Length of ChB[0]: 3072
Length of ChB[12]: 3120
Length of ChT[0]: 3072
Length of ChT[12]: 3120
Length of M18[0]: 3072
Length of M18[12]: 3120
Length of MPR[0]: 3072
Length of MPR[12]: 3120


## Sampling Time

In [60]:
# Let's try the ChB-M18 encoding pair.

X_train = []
Y_train = []

for i in range(files_to_read):
  Xsam, Ysam = sample(ChB[i], M18[i], sample_len, step_size)
  Xsam = np.array(Xsam)
  Ysam = np.array(Ysam)
  
  X_train.append(Xsam)
  Y_train.append(Ysam)
  clear_output()
  print("Sampling", i + 1, "of", files_to_read)

Sampling 36 of 36


In [61]:
# What have we created?
print(type(X_train), "shape", len(X_train))

<class 'list'> shape 36


In [62]:
# A few songs' lengths.
print(type(X_train[0]), "shape", X_train[0].shape)
print(type(X_train[12]), "shape", X_train[12].shape)
print(type(X_train[24]), "shape", X_train[24].shape)

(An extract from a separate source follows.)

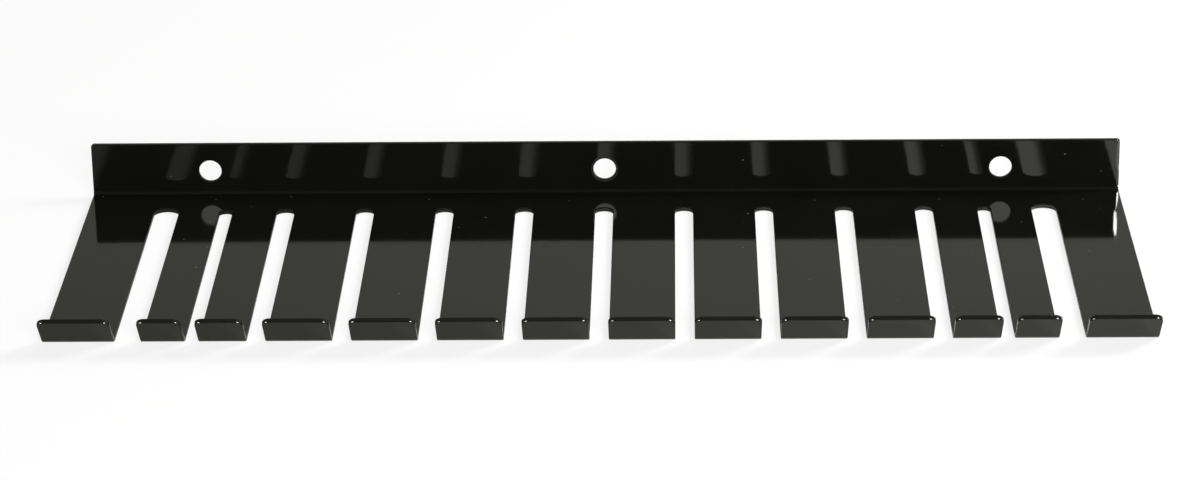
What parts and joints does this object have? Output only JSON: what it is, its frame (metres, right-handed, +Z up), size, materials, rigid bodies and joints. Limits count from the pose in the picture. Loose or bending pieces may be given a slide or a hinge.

<class 'numpy.ndarray'> shape (3047, 24, 12)
<class 'numpy.ndarray'> shape (3095, 24, 12)
<class 'numpy.ndarray'> shape (3047, 24, 12)


In [0]:
# Set our input and output widths based on our chosen encodings.
input_width = 12
output_width = 18

# What structure should the network have?

The sources I read had this to say (Taken from my summaries)  

**Lackner (2016)**  
The LSTM input layer took chord notes (thus 12 nodes), was fully connected to optional hidden layers, and then was fully connected to an output layer with 24 LSTM nodes corresponding to melody notes. The highest melody probability is chosen; if it's above some value, that note is played.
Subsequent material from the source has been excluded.